Real estate investment trusts, or REITs, give everyday investors the ability to invest in commercial real estate assets through the stock market. In this Fool Live video clip, recorded on Sept. 3, Millionacres senior real estate specialist Matt Frankel, CFP, discusses the basics of REITs and why investors should become familiar with them.

Matt Frankel: So, when it comes to investing in real estate, the main way to do it through the stock market, if you want to invest directly in real estate, is through real estate investment trusts, usually abbreviated REITs, then you pronounce that REITs. Make sure we get the terminology down first. There are two main types of REITs to invest in. You notice there are three bullets on the sheet, but there are only two different main types. There are equity REITs, which are usually what I'm referring to when I say the word. These are companies that own properties.

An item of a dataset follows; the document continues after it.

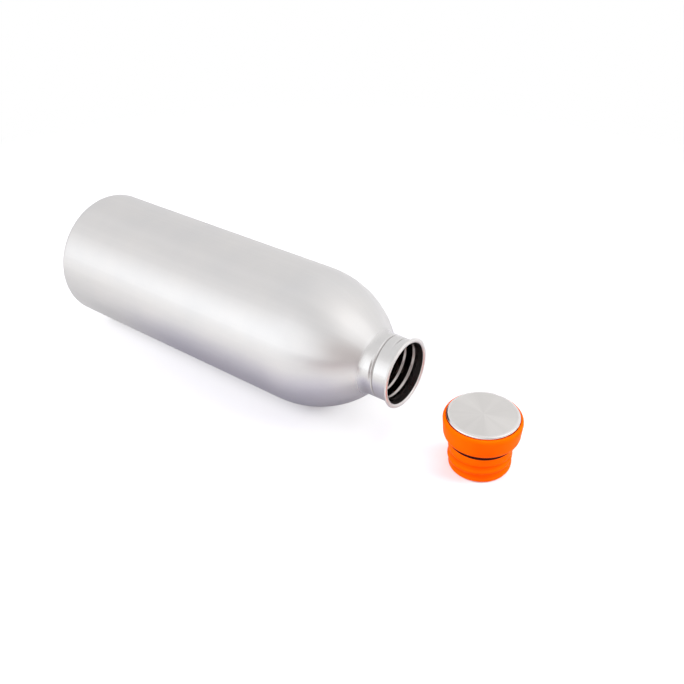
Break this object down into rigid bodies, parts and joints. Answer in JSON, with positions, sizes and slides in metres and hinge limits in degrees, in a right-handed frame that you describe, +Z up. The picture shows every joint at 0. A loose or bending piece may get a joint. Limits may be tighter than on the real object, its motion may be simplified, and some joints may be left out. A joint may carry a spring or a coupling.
{
  "type": "water bottle",
  "caption": "Single-wall steel water bottle with a threaded neck, lying on its side, and its orange screw stopper topped with a steel disc.",
  "frame": {"origin": "under the middle of the part's bounding box, on the surface that the bottle lies on and the stopper stands on", "axes": "+X from the bottle's base to its mouth, along its axis, and on to the stopper; +Z up, along the stopper's axis; +Y across"},
  "size_m": [0.2456, 0.0648, 0.0648],
  "materials": {
    "satin_steel": "fine satin, brushed round the body",
    "base_steel": "pressed sheet, spun satin",
    "orange_plastic": "semi-gloss moulded plastic",
    "disc_steel": "spun satin with a bright rounded edge",
    "pad": "foam adhesive pad",
    "seal_rubber": "matt moulded rubber"
  },
  "bodies": {
    "bottle": {"bottle_body": "satin_steel", "base_plate": "base_steel"},
    "seal": {"seal_ring": "seal_rubber"},
    "stopper": {"stopper_shell": "orange_plastic", "stopper_disc": "disc_steel", "disc_pad": "pad"}
  },
  "joints": [
    {"name": "stopper_lift", "type": "slide", "parent": "bottle", "child": "seal", "axis": [0, 0, 1], "range_m": [0, 0.08]},
    {"name": "stopper_turn", "type": "hinge", "parent": "seal", "child": "stopper", "pos_m": [0.10603, 0.0019, 0], "axis": [0, 0, 1], "continuous": true}
  ]
}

The other type of REITs are called mortgage REITs. They own mortgages, mortgage-backed securities, mortgage servicing rights, which are abbreviated MSRs. If you make monthly mortgage payments to a third-party company, not a bank, odds are you're paying a mortgage REITs. These are such a different type of investment. You're not really buying real estate, you're buying mortgages, which are real estate assets. But they're not really properties. They're actually not even included in the real estate sector. These are technically part of the financial sector. Then there are a few what they call hybrid REITs that own both. There are very few and none that we're really that big fans of. Generally, we're going to be talking about equity REITs throughout this discussion. 

There's no requirement that a REIT has to buy or invest in just one type of property. Having said that, most of them do. Most REITs specialize in a single type of commercial property. Think office buildings. It's really rare for a REIT to have two unrelated types of properties making up its portfolio. For example, it will be really rare to see a REIT that owns warehouses and hospitals. A big competitive advantage in the real estate industry is your knowledge of a specific property type. So a lot of REITs try to use that for their advantage. If you are a healthcare REIT, you might even have some doctors on your board of directors. You'll have some industry experts on your leadership team. You have people with years of experience dealing with, negotiating with physicians and hospital properties and senior housing properties. You generally try to stay within your wheelhouse, if you're a real estate owner. That's not always the case, but the vast majority of REIT specialize in one single type of property. We're going to go through all of the official real estate subsectors and a few of our favorite examples from each one.

These aren't official recommendations, just some of the the biggest and most well-run companies in each of these subsectors you can put on your radar, if you're interested in investing in them. Before we go on, one of the best things about REITs is they let everyday investors like you and me invest in commercial properties without having to actually own a commercial property. This historically has been the realm of an elite few investors. Not many people listening could go out and buy a high-rise office building in the city. But through REITs, you're able to do that. That's why REITs were created. They've been around since the 1960s. They really gained in popularity in the 1990s, what I will call the golden age for REIT growth. But there are a lot of REITs, a little over 200 in our investible universe.